Members of the county’s Metropolitan Transit District are also worried. Though the board officially endorsed the purchase on April 23, the vote was not unanimous, and it came with the stipulation that the RTC promise no funding would be siphoned from the county bus system’s $7.5 million tax-subsidized budget. MTD member and Scotts Valley vice mayor Dene Bustichi voted against supporting the acquisition, and as an RTC member, he says he’s changed his mind “at least a dozen times.”
“The RTC is anticipating that we are going to be getting funds from passenger rail and renting [train car] storage space,” he says. “One, those funds have yet to materialize. And two, even if there are funds available, we don’t know how much there will be… We’re buying a rail line that doesn’t operate efficiently and doesn’t have enough activity to keep it going. We may have the money to purchase it, but do we have the money to maintain it?”

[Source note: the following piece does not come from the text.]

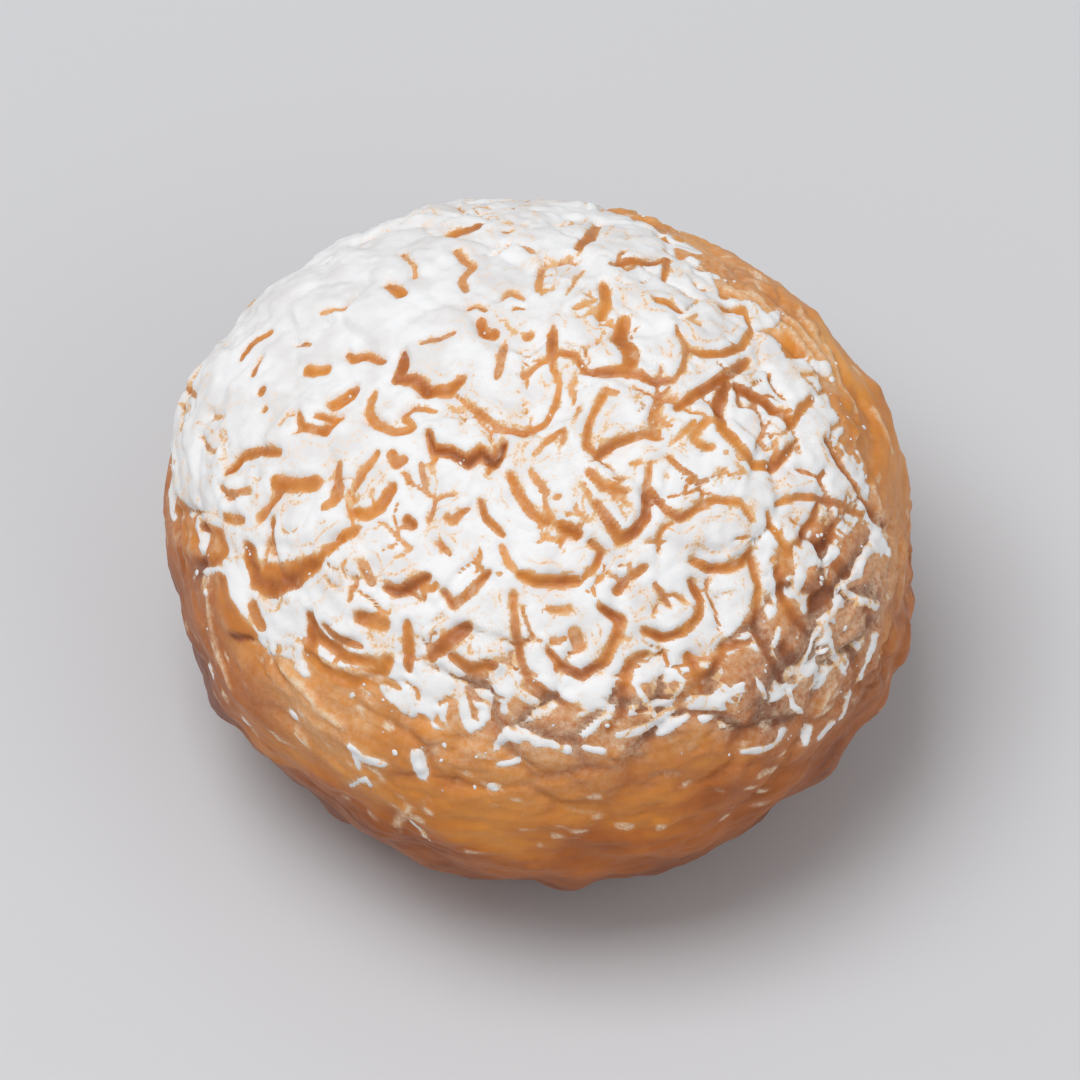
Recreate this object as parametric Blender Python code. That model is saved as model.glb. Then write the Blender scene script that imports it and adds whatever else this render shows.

Bustichi’s concerns, however, have more to do with the financial wellbeing of the RTC than of Santa Cruz County residents. As owners of the rail corridor, the RTC would have several crisis-averting options should business tank. And even if Sierra leaves, the tracks fall apart and a bevy of unanticipated costs arise, the losses would be borne by the state taxpayer-supported RTC, not the local county government.
Whoever ends up with the Santa Cruz Branch Line, most supporters and opponents of the purchase agree that its current use as a minor freight route and a major pedestrian highway for county drunks is a waste of resources. Whether a local agenda will revitalize the tracks into legitimate transportation corridor or not, Santa Cruz County residents will likely have decades to decide for themselves.
“I say let the people own it,” Swift says on the bumpy 12-mile-per-hour train ride back from Watsonville. “If not now, we could lose it forever.”